▶ _Task instructions_
Copy every line from the records below that holds the word "where".

▶ _Given data_
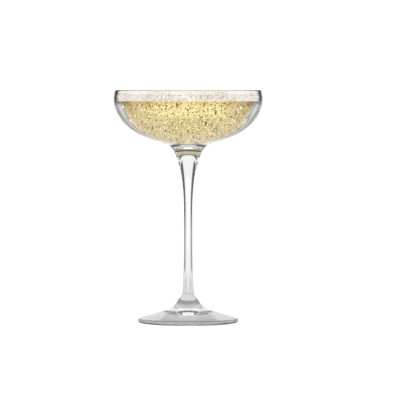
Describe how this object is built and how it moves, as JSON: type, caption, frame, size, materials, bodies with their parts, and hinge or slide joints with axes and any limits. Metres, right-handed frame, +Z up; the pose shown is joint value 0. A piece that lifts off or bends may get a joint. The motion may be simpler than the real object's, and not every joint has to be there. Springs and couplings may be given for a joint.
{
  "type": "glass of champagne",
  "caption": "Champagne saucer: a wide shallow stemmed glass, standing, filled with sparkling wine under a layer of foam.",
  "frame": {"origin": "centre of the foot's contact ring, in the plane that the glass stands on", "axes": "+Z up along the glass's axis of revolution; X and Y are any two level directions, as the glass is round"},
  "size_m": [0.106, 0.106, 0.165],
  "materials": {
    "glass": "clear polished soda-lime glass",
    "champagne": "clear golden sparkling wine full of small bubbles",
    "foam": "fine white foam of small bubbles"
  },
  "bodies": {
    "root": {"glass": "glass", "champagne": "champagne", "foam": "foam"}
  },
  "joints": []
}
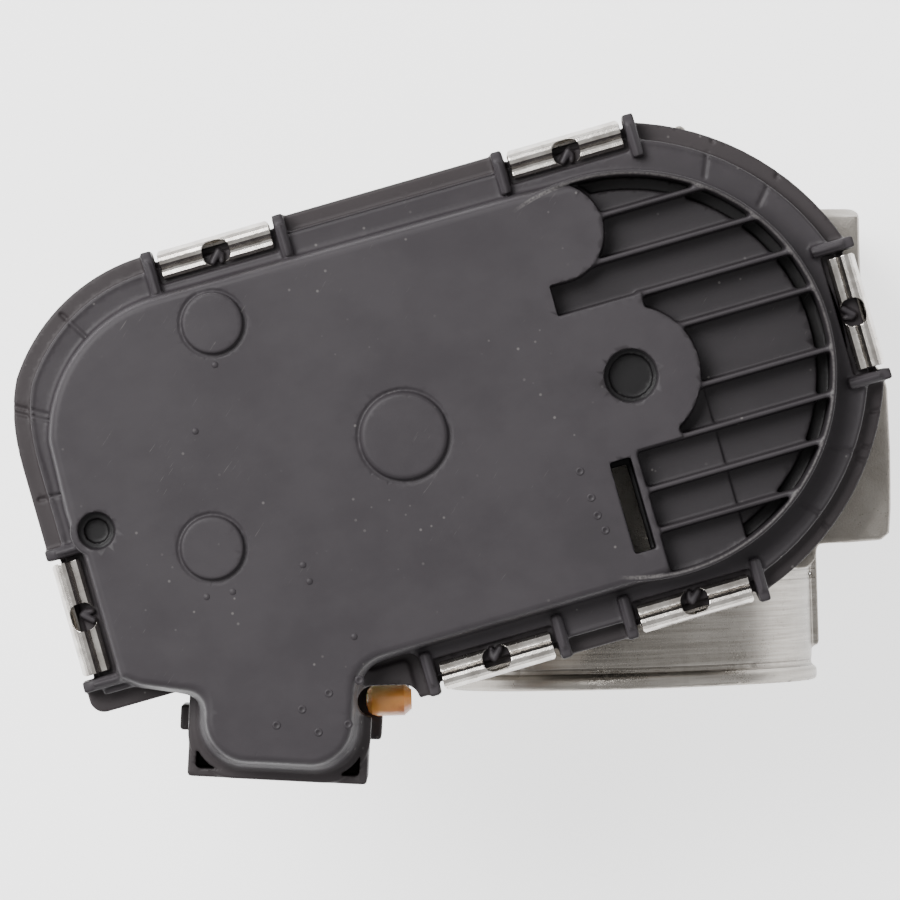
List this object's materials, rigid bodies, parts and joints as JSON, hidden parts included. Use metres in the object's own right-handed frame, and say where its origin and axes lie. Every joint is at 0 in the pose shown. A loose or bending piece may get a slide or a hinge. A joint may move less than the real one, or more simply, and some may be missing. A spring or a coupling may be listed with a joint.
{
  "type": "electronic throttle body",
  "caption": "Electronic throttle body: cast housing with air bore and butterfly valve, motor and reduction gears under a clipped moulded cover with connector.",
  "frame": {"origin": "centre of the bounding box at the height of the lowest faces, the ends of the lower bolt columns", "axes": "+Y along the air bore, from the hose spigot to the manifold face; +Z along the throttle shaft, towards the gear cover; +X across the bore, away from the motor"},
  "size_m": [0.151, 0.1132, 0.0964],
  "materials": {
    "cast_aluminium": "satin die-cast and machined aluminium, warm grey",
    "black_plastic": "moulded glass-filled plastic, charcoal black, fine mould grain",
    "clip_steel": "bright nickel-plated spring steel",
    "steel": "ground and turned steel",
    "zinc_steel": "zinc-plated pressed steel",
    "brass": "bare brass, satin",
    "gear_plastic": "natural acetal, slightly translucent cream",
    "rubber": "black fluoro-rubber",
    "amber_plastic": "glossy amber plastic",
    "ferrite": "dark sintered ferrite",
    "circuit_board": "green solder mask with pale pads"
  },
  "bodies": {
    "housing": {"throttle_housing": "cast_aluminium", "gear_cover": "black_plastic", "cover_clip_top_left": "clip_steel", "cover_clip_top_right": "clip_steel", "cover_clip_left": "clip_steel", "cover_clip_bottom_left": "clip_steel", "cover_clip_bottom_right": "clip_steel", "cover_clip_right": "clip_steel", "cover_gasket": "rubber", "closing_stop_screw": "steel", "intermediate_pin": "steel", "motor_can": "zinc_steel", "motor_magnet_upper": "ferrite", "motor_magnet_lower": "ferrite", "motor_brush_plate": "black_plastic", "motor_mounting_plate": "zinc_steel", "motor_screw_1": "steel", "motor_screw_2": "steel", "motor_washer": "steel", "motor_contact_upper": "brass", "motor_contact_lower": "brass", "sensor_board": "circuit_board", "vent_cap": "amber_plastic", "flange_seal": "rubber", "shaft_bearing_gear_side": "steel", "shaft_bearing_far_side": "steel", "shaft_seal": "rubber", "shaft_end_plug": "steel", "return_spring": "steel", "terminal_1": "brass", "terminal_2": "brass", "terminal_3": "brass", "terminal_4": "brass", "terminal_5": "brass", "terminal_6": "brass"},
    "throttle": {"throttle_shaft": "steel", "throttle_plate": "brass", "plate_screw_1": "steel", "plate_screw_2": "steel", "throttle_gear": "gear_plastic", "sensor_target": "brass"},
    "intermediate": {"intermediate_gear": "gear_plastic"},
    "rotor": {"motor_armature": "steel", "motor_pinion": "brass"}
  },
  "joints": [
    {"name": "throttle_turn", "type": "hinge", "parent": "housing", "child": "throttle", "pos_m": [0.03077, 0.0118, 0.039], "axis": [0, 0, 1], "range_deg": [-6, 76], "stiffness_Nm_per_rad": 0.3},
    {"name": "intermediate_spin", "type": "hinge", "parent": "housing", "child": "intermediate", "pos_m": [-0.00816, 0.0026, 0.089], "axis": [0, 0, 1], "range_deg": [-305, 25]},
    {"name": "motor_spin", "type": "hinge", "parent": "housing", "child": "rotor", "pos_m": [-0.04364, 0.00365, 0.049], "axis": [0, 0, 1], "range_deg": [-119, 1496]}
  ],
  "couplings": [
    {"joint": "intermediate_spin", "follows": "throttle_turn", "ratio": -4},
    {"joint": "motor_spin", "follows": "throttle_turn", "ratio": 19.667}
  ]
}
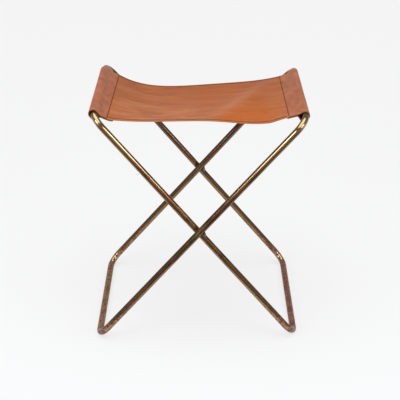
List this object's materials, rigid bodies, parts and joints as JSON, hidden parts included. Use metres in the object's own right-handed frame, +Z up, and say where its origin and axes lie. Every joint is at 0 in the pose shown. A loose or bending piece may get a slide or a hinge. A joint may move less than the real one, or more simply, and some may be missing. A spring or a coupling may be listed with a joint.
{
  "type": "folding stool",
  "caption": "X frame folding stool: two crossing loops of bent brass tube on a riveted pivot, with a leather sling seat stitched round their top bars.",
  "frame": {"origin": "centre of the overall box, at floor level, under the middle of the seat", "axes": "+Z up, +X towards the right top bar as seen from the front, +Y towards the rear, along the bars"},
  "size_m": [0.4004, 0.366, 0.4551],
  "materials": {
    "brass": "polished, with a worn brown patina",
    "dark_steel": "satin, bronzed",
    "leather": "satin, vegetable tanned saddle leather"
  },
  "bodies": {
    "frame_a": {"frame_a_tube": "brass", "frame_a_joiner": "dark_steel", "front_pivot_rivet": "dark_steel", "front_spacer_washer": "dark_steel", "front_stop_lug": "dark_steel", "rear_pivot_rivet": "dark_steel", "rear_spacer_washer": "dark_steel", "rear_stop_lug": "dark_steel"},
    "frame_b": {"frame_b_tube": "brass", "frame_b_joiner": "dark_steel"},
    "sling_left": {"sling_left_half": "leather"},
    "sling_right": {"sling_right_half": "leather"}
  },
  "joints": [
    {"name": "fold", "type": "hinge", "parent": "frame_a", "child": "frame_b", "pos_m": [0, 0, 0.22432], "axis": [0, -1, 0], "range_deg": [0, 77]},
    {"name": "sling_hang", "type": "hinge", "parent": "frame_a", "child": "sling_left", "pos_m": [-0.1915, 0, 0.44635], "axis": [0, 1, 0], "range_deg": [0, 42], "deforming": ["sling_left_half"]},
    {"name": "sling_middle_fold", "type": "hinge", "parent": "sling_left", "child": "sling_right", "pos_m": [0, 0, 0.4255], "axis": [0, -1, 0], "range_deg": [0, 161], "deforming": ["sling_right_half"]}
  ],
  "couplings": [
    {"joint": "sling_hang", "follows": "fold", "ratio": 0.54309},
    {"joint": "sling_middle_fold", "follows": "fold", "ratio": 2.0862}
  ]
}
==
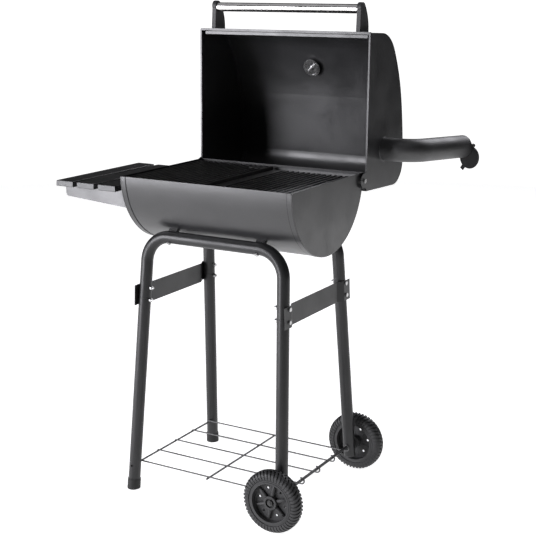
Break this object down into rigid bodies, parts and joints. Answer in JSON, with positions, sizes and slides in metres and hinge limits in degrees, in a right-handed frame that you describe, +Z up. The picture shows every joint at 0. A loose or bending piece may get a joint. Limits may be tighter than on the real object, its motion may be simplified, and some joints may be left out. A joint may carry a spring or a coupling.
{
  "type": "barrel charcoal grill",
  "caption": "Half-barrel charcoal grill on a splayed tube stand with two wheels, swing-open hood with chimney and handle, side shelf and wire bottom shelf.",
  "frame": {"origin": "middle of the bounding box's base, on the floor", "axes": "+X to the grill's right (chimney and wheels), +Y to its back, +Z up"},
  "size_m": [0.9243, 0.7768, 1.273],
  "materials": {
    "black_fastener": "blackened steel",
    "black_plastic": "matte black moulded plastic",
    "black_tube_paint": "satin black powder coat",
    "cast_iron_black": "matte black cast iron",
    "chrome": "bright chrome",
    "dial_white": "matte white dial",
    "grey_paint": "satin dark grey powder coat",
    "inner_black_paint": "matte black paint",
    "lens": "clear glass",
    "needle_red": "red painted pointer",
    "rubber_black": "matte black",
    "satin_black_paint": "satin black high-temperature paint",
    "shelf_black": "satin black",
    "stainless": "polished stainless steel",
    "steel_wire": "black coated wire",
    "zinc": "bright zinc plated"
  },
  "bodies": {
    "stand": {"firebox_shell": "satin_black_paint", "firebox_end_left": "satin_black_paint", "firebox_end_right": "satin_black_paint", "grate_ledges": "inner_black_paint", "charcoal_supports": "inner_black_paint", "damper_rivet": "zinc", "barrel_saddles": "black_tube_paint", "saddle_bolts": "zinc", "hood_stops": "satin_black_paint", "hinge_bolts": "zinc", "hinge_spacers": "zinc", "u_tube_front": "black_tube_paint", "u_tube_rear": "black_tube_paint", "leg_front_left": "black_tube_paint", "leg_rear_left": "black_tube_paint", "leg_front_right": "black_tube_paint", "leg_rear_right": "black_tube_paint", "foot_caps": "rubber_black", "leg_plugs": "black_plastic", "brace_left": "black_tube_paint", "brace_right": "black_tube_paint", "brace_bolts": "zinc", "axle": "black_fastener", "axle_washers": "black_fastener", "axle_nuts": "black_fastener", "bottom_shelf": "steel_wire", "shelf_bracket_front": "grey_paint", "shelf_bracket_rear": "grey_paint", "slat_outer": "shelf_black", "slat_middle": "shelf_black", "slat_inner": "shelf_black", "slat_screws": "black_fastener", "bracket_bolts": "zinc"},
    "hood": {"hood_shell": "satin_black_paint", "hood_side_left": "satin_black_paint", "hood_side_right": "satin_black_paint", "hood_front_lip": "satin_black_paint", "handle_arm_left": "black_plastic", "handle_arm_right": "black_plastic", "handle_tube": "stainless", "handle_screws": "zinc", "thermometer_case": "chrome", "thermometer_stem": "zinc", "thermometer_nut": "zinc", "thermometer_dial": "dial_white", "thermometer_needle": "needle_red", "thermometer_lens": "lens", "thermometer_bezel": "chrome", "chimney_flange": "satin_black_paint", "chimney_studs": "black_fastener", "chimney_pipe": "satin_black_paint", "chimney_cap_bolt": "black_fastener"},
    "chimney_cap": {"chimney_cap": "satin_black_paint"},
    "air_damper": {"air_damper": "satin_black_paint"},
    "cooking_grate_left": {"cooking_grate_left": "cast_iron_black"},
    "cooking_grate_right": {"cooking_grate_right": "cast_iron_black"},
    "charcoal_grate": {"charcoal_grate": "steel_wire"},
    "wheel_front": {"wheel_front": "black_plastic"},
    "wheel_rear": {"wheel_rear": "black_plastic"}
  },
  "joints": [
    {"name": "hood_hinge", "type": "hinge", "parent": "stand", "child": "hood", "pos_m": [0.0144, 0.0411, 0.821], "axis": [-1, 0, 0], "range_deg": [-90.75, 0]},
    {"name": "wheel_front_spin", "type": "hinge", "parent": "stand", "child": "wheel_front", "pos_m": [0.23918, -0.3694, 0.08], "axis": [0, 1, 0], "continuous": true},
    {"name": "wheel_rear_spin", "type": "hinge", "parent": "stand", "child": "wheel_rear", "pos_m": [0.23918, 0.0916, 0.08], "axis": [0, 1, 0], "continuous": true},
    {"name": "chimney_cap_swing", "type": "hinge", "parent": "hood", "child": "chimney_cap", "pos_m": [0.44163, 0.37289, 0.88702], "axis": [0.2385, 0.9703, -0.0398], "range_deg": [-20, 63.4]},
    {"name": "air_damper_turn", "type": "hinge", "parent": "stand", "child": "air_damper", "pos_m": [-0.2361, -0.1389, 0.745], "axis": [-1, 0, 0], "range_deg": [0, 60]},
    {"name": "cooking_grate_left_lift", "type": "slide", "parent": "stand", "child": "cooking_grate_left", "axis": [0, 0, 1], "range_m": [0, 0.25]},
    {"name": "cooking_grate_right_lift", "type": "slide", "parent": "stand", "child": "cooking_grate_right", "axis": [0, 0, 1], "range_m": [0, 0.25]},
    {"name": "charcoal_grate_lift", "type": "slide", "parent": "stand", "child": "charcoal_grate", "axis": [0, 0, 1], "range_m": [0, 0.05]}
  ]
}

▶ _Written answer_
List this object's materials, rigid bodies, parts and joints as JSON, hidden parts included. Use metres in the object's own right-handed frame, and say where its origin and axes lie. Every joint is at 0 in the pose shown. A loose or bending piece may get a slide or a hinge. A joint may move less than the real one, or more simply, and some may be missing. A spring or a coupling may be listed with a joint.
List this object's materials, rigid bodies, parts and joints as JSON, hidden parts included. Use metres in the object's own right-handed frame, +Z up, and say where its origin and axes lie. Every joint is at 0 in the pose shown. A loose or bending piece may get a slide or a hinge. A joint may move less than the real one, or more simply, and some may be missing. A spring or a coupling may be listed with a joint.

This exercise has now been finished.